Despite what feels like a monumental failure of epic proportions, my baby is still growing. She is still happy and healthy. I still offer her what little I have and she gets what she can. I've decided that this may be a life lesson, an opportunity for me to grow. The chance to understand that I may not be able to give her the best of everything, but she'll still be ok. The opportunity to learn how to persevere as a mother despite my imperfections. Something altogether different? I don't know.

My girl is a happy healthy human being and I couldn't ask for more


.


Thursday, May 19, 2011

Time for Tina

Every night I seem to run out of time fore myself.  Every night tiredness seems to creep up on me before I've even thought of beginning my night time routine.

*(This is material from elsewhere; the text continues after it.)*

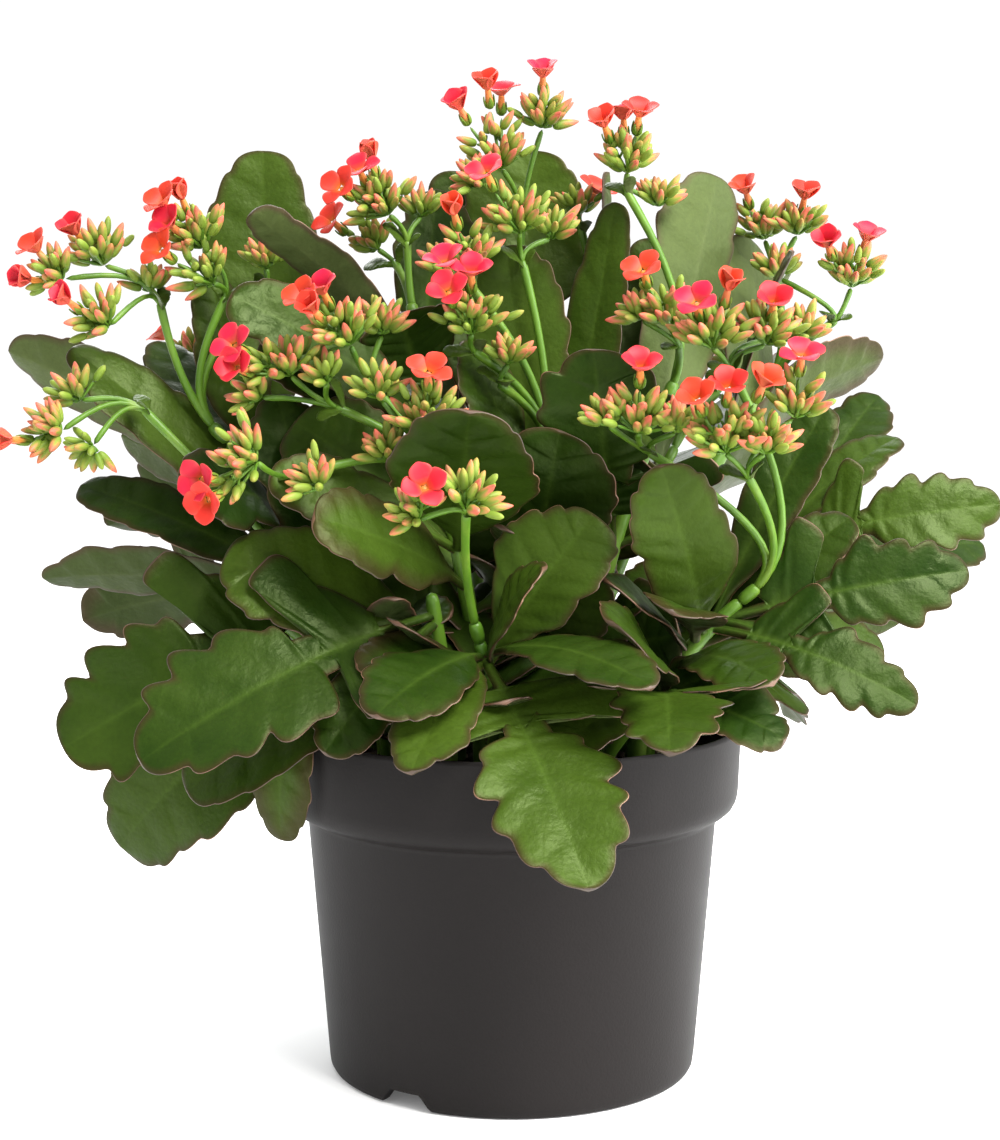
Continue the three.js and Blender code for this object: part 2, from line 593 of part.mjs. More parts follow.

Change is hard.  My desire is to live differently, to not feel so tired at the end of every day.

Monday, May 16, 2011

Reflections



I took this picture on a trip to Lake Geneva with my husband. I was having a hard time finding the words I wanted to share today, so I chose a picture instead.

Sometimes I feel distracted by the reflections I see of myself. The real life version of me is three dimensional, full of complexity and nuance. Yet I get caught up in what I think I see reflected back to me when I take hurried assessments of me. I remain so much more than what I perceive as reflections of myself (e.g. the state of our cluttered apartment).

Saturday, May 14, 2011

Regaining Courage

A friend mentioned to me a piece of wisdom that her mother shared with her and now I'll pass it on....

Over the course of motherhood you have to get your courage back. That sentiment has been especially important to me as I've struggled through the first couple of months of motherhood. Worrying all the time, feeling guilty and inadequate. In many ways, each day is about regaining my courage to face the world as the competent, capable person I thought myself to be (before the test of motherhood).

A second gem came through a story:

A woman with four or five kids playing in a park sat peacefully and calmly on a bench. When questioned about her serene state in the midst of minding after her children, she said: "I used to worry all the time, and then one day I met God."

My friend took from this story we do the best we can and then we let God do the rest. Wow, why didn't I get that having known God for a while now? I think I'm finally starting to get it now.

Wednesday, May 11, 2011

Girl-Child


I am ever-grateful for my sweet baby girl.

On Mother's Day a friend wrote about how grateful he was for his mother who raised a family, worked full-time, and still maintained a sense of self. His words were "and still made space for her own individuality".

I hope that one day my child feels the same. Sometimes I'm so afraid to fail my child as a mother. She is the most beautiful, precious person I know, and I want her to grow up to be the self-confident, brilliant young woman I know she can be.

It's strange how "traditional" ideals of what a woman should be manifest themselves in my proudly feminist life. I at once couldn't imagine handing over the care of my most precious gift to someone else, so that I might go work. On the other hand I long to contribute my thoughts and ideas to the world through work. I'm unsure how this dichotomy will resolve itself in the future, but I am hopeful that it will be resolved through thought and prayer.